I suspect Trump tried to make a deal. Trump tried to get Newsom to work for him. And when Newsom refused, Trump invaded.

Which brings me to the last data point. In one clip of the NBC footage from the Padilla assault — which, of course, came just as Kristi Noem claimed she was going to liberate Los Angeles  from government by their duly elected Governor and Mayor — Peter Hamby spied Corey Lewandowski overseeing the aftermath of the assault.

Lewandowski, of course, has a history of assaulting people as he removed them from Trump events.

What gets made of the Padilla assault remains very much contested. Right wing propagandists — from Noem and her staffers to Bongino to members of Congress — are trying to claim that a Latino man obviously couldn’t be assumed to be a Senator elected by 6.6 million Californians, not even if an FBI agent escorted him into that room. That response gives up the game, of course: this was Trump’s racist Administration treating one of the most powerful Latino’s in the country just like they’re treating the day laborers and farmworkers they’re chasing down fields.

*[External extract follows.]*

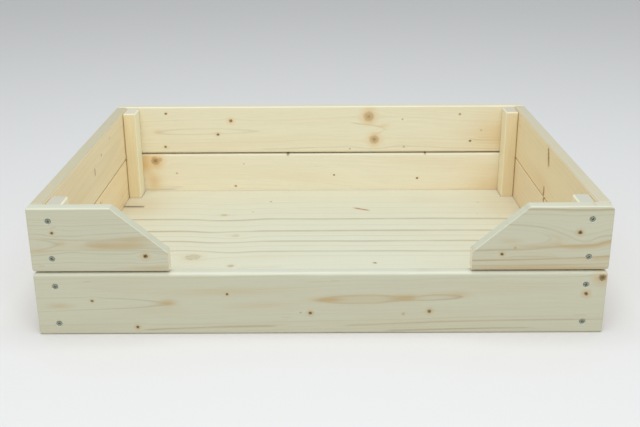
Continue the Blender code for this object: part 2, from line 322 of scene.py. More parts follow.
FIGURES = {
    "back_upper_board": Figure(
        "X", "Z",
        (
            (0, 44.5, 26.8), (73, 45, 25.1), (170, 47, 24.2), (298, 47, 25.1), (400, 50, 26.4),
            (500, 52, 24), (562, 53, 25.1), (700, 48, 27.5), (840, 45, 29),
        ),
        4.6, 11, BACK_PAINTED_LIGHT, BACK_TOP_PAINTED_SHADE,
        knots=(
            (100, 85, 2.4, 0.85, 0.6), (234, 69, 3.2, 0.8, 1.8), (206, 40, 2.6, 0.88, 0.9),
            (95, 14, 2.4, 0.85, 0.8), (520, 77, 10.5, 0.72, 0.5, 0.4), (532, 28, 9.5, 0.74, 0.5, 0.42),
            (708, 81, 2.2, 0.66, 0.6), (732, 24, 2.1, 0.95, 0.8), (590, 71, 1.8, 0.45, 0.6),
            (754, 47, 1.8, 0.4, 0.5), (594, 12, 1.8, 0.45, 0.6), (481, 8.5, 2, 0.4, 0.5),
        ),
        rings=((25.1, 0.22, 0.26, 60, 300),),
        lines=(
            (((0, 66), (470, 64), (500, 61.5), (530, 58), (548, 54), (560, 49.5), (840, 49.5)), 3, 0.34,
             485, 556),
            (((0, 40), (525, 40.5), (545, 43), (558, 48), (840, 48)), 3, 0.28, 532, 556),
            (30, 1, 0.3, 745), (24, 1, 0.45, 735), (18, 1, 0.35, 750), (6, 1.2, 0.3, 300),
        ),
        tones=(
            # Of these tones, the one at 800 mm along is painted warm shade beside the rear right post.
            (520, 69, 13, 12, 0.5), (532, 20, 10, 9, 0.42), (800, 36, 60, 44, 0.52),
            (550, 50, 12, 7, 0.45), (82, 46, 10, 5, 0.34), (30, 50, 40, 60, 0.16),
        ),
        contrast=0.3, wander=1.6, quiet=25.4,
    ),
    "back_lower_board": Figure(
        "X", "Z",
        ((0, 60, 50), (300, 58, 52), (600, 40, 46), (840, 34, 47)),
        5, 23, BACK_LOWER_PAINTED_LIGHT, BACK_TOP_PAINTED_SHADE,
        knots=(
            (71.5, 84.5, 8.5, 0.76, 0.9, 0.6), (81, 87, 5, 0.5, 0.8, 0.5), (115, 57, 1.8, 0.45, 0.6),
            (258, 77, 1.8, 0.3, 0.5), (239, 28, 2.2, 0.7, 0.7), (448, 51.5, 1.8, 0.95, 0.5),
            (624, 44, 2, 1.0, 0.8), (351, 98, 2.8, 0.95, 0.5), (639, 98, 2.2, 0.95, 0.5),
        ),
        lines=(
            (42, 1.4, 0.3, 700), (32, 1.6, 0.36, 660), (22, 1.2, 0.24, 690),
            (((0, 21.5), (840, 21.5)), 3.4, 0.55, 45, 110),
            (((0, 26.5), (840, 26.5)), 2.6, 0.3, 60, 125),
        ),
        tones=(
            (73.5, 85.5, 13, 11, 0.72), (50, 80, 11, 20, 0.8), (67, 38, 13, 20, 0.52),
            # Of these tones, the one at 800 mm along is painted warm shade beside the rear right post.
            (55, 50, 30, 50, 0.24), (800, 40, 70, 40, 0.66), (660, 36, 80, 10, 0.22),
        ),
        contrast=0.26,
    ),
    "front_lower_board": Figure(
        "X", "Z",
        (
            (0, 48.5, 22.2), (100, 50.5, 23.2), (204, 50, 25.1), (310, 52, 26.4), (414, 55, 25.1),
            (490, 56.2, 23.95), (545, 56.6, 24.8), (590, 58.5, 24.6), (632, 59.5, 25.1), (740, 61, 27),
            (840, 60, 27.5),
        ),
        4.7, 31, FRONT_INNER_PAINTED_LIGHT, FRONT_TOP_PAINTED_LIGHT,
        knots=(
            (83, 55, 2.2, 0.85, 0.7), (147.5, 12, 2.4, 0.9, 1.2), (283, 65, 1.8, 0.92, 0.7),
            (405, 34, 2.5, 0.9, 1.2), (390.5, 34.5, 1.2, 0.4, 0.5), (581, 36, 2.7, 0.84, 1.3),
            (543, 32, 2, 0.36, 0.5), (810.5, 63.5, 2.9, 0.92, 1.7), (832, 89.5, 5, 0.86, 1.9),
        ),
        rings=(
            (25.1, 0.22, 0.5, None, 300), (25.1, 0.34, 0.72, 400, 560), (25.1, 0.16, 0.66, 560, 660),
            (33.5, 0.4, 0.16),
        ),
        lines=(
            (((0, 5), (131, 6.6), (200, 9), (290, 11.4), (345, 12.4), (395, 12.8), (840, 12.8)), 2.6,
             0.8, 160, 350),
            (((0, 10.5), (400, 11.2), (460, 13.2), (560, 17.2), (640, 19.8), (740, 21.4), (840, 22)),
             2.6, 0.62, 460),
            (((0, 2.4), (420, 2.8), (540, 4.8), (640, 7.2), (840, 9.6)), 2.8, 0.8, 520, 730),
            (15, 1, 0.22), (90, 1, 0.18), (79, 1, 0.2, 400),
        ),
        streaks=(
            (370, 27, 10, 0.8, 0.0, 0.16), (442, 86, 9, 0.9, 0.0, 0.16), (78.5, 86, 7, 1, 0.05, 0.2),
            (805, 29, 14, 0.9, 0.0, 0.22), (310, 13.5, 75, 1, 0.02, 0.26),
        ),
        tones=(
            (195, 50, 12, 5, 0.8), (432, 49, 20, 4, 0.8), (546, 50, 18, 4.5, 0.62),
            (622, 52, 18, 5, 0.45), (34, 46, 18, 4, 0.45), (490, 50, 60, 7, 0.26),
            (590, 54, 16, 4, 0.22), (275, 66, 70, 5, 0.22), (330, 43, 45, 5, 0.28),
            (180, 38, 60, 8, 0.12), (700, 60, 90, 12, 0.12),
        ),
        contrast=0.5, wander=1.2, cloud=0.12, quiet=25.4,
    ),
    "front_left_wing": Figure(
        "X", "Z",
        (
            (0, 43, 22.8), (46, 43.5, 25.1), (63, 43.5, 25.8), (80, 43.5, 25.1), (120, 44, 24),
            (170, 45, 23), (200, 45.5, 22.3),
        ),
        4, 47, FRONT_INNER_PAINTED_LIGHT, FRONT_TOP_PAINTED_LIGHT,
        knots=((35, 61.5, 2.2, 0.9, 0.9), (167, 25, 3.1, 0.97, 1.4)),
        rings=(
            (25.1, 0.26, 0.5, None, 60), (25.1, 0.7, 0.34, 80), (29, 0.5, 0.44), (33.5, 0.4, 0.24),
            (38.5, 0.6, 0.34), (45, 0.5, 0.28),
        ),
        lines=(
            (((0, 54), (50, 51), (90, 50), (200, 51)), 2.4, 0.42, 20),
            (((0, 33), (50, 34.5), (90, 35), (200, 30)), 2.2, 0.3),
        ),
        streaks=((38, 70, 6, 0.8, 0.2, 0.3), (15, 10, 6, 1, 0.0, 0.2)),
        tones=(
            (104, 40, 26, 5.6, 0.62), (148, 40, 28, 5.8, 0.66), (150, 49, 26, 4, 0.45),
            (47, 43.5, 6, 4, 0.42), (180, 4, 40, 4, 0.45), (12, 33, 20, 6, 0.25),
        ),
        contrast=0.55, wander=1.4, cloud=0.14, quiet=22.6,
    ),
    "front_right_wing": Figure(
        "X", "Z",
        (
            (0, 51.5, 21.8), (53, 51.5, 21.9), (91, 51, 23.5), (119, 48, 26.2), (147, 42, 28.5),
            (168, 42, 29), (189, 46.5, 29), (200, 48.5, 29),
        ),
        4.8, 59, FRONT_INNER_PAINTED_LIGHT, FRONT_TOP_PAINTED_LIGHT,
        knots=((153, 59, 3.1, 0.98, 1.0), (43, 26, 2.3, 0.95, 1.0), (61.5, 36, 1.6, 0.42, 0.6)),
        rings=((33, 0.4, 0.22), (25.5, 0.3, 0.18)),
        lines=(
            (((0, 72.2), (49, 71.6), (84, 69.1), (109, 64.4), (126, 58.2), (140, 52), (151, 47.3), (162,
             45.2), (176, 50), (190, 53.5), (200, 54)), 3.4, 0.48, 45),
            (((0, 31.5), (42, 32.8), (77, 33.2), (105, 36), (126, 37.5), (154, 39.2), (171, 39.6), (186,
             42.8), (200, 46.8)), 3.6, 0.66),
            (95.2, 1.4, 0.8), (88, 1, 0.34), (22.5, 0.8, 0.45, 40),
            (((0, 16.2), (70, 17.2), (140, 19.2), (200, 22.2)), 2.7, 0.95),
            (((0, 8), (100, 8.5), (200, 11)), 2.2, 0.55), (5, 1, 0.45),
        ),
        tones=(
            (145, 44, 36, 4, 0.78), (190, 47.5, 26, 4.5, 0.62), (92, 37.5, 30, 3.4, 0.5),
            (55, 47, 18, 5, 0.34), (110, 4.5, 120, 5, 0.6), (190, 20, 30, 4, 0.45),
            (100, 16, 120, 10, 0.16), (125, 56, 20, 6, 0.2),
        ),
        contrast=0.45, wander=1, cloud=0.12, quiet=25.5, reach=30,
    ),
    "left_upper_board": Figure(
        "Y", "Z",
        ((0, 40, 48), (300, 46, 44), (599.4, 50, 50)),
        5.2, 61, WALL_PAINTED_LIGHT["left_upper"], LEFT_WALL_TOP_PAINTED_SHADE,
        knots=(
            (432, 78.5, 2, 0.45, 0.6), (359, 67, 2.6, 0.6, 0.6), (305, 48, 3, 0.56, 0.6),
            (305, 51.5, 3, 0.56, 0.6), (305, 55, 3, 0.54, 0.6),
        ),
        tones=((60, 30, 100, 20, 0.3),),
        contrast=0.22,
    ),
    "left_lower_board": Figure(
        "Y", "Z",
        ((0, 70, 60), (300, 66, 56), (599.4, 70, 60)),
        5, 67, WALL_PAINTED_LIGHT["left_lower"], JOINT_PAINTED_LIGHT,
        knots=((325, 87, 2.4, 0.75, 0.6), (500, 40, 2, 0.4, 0.6)),
        lines=((60, 1, 0.16), (45, 1, 0.16), (30, 1, 0.2)),
        contrast=0.28,
    ),
    "right_upper_board": Figure(
        "Y", "Z",
        ((0, 52, 50), (300, 48, 46), (599.4, 50, 52)),
        5.2, 73, WALL_PAINTED_LIGHT["right_upper"], RIGHT_WALL_TOP_PAINTED_SHADE,
        knots=(
            (299, 89, 4.6, 0.72, 0.6), (297, 83, 4.8, 0.74, 0.6), (295, 77.5, 5, 0.76, 0.6),
            (293, 72, 4.8, 0.72, 0.6), (291, 66.5, 4.4, 0.66, 0.6), (310, 6, 4.2, 0.82, 0.9),
            (310, 11, 4, 0.76, 0.8), (310, 15.5, 3.8, 0.68, 0.7), (537, 72, 1.8, 0.35, 0.5),
        ),
        tones=((330, 20, 60, 30, 0.2),),
        contrast=0.22,
    ),
    "right_lower_board": Figure(
        "Y", "Z",
        ((0, 80, 55), (300, 84, 60), (599.4, 80, 55)),
        5, 79, WALL_PAINTED_LIGHT["right_lower"], JOINT_PAINTED_LIGHT,
        knots=((307, 96, 4, 0.8, 0.9), (140, 50, 2.2, 0.7, 0.7)),
        contrast=0.28,
    ),
    "floor_panel": Figure(
        "X", "Y",
        (
            (0, -250, 200), (130, -249, 200), (215, -257, 200), (300, -249.5, 200), (500, -249, 200),
            (799.4, -251, 200),
        ),
        8.5, 83, FLOOR_PAINTED_SHADE, FLOOR_PAINTED_SHADE,
        knots=(
            (297, 526, 2.2, 0.85, 0.6), (265, 465, 1.8, 0.65, 0.5), (209, 447, 4.4, 0.6, 0.8),
            (241, 336, 6, 0.3, 0.9), (175, 233, 11, 0.5, 0.9, 0.75), (246, 194, 4.6, 0.62, 0.8),
            (493, 205, 3, 0.85, 0.5), (721, 518, 1.8, 0.6, 0.5), (708, 449, 1.5, 0.5, 0.5),
        ),
        lines=(
            (424.5, 3.8, 0.74), (360.5, 4, 0.8), (308, 3.6, 0.7), (259, 3.4, 0.62), (390, 1.8, 0.2),
            (334, 1.8, 0.22), (285, 1.8, 0.2), (455, 1.8, 0.24), (487, 1.6, 0.22), (520, 1.8, 0.26),
            (238, 1.6, 0.22), (190, 2, 0.22, None, 330), (552, 1.6, 0.2),
        ),
        streaks=((481, 479, 20, 3.6, -0.5, 1.0),),
        cracks=((13, 498.5, 31, 5.6, 0.0, 0.62),),
        tones=(
            (30, 500, 60, 50, 0.35), (770, 500, 60, 80, 0.22), (300, 235, 60, 12, 0.14),
            (620, 530, 50, 20, 0.12),
        ),
        contrast=0.34, cloud=0.05,
    ),
}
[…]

But it comes amid a larger context — the context in which Gavin Newsom and Donald Trump are directly combatting whether Trump may be king.

Update: Corrected the timing of Newsom’s comment. It happened after Breyer issued his ruling.

Update: NYT quotes Padilla claiming Lewandowski came running down the hall telling people to let him go.

On the videos, Mr. Padilla appeared stunned but repeatedly said he was a U.S. senator. In an interview hours later, Mr. Padilla said that he had demanded to know why he had been detained and where he was being escorted “when of all people, Corey Lewandowski” — a combative former Trump campaign aide and adviser to Ms. Noem — “comes running down the hall and he starts yelling, ‘Let him go! Let him go!’”

Update: In response to James Comer and Clay Higgins’ excitement about targeting Newsom and Karen Bass for investigation, Newsom’s office promises, “some highly unusual communications from the White House” and then, in the next tweet, highlighs Newsom’s comment.

So, yeah, he was hoping someone would force him to turn this over and two of the dumbest members of Congress complied.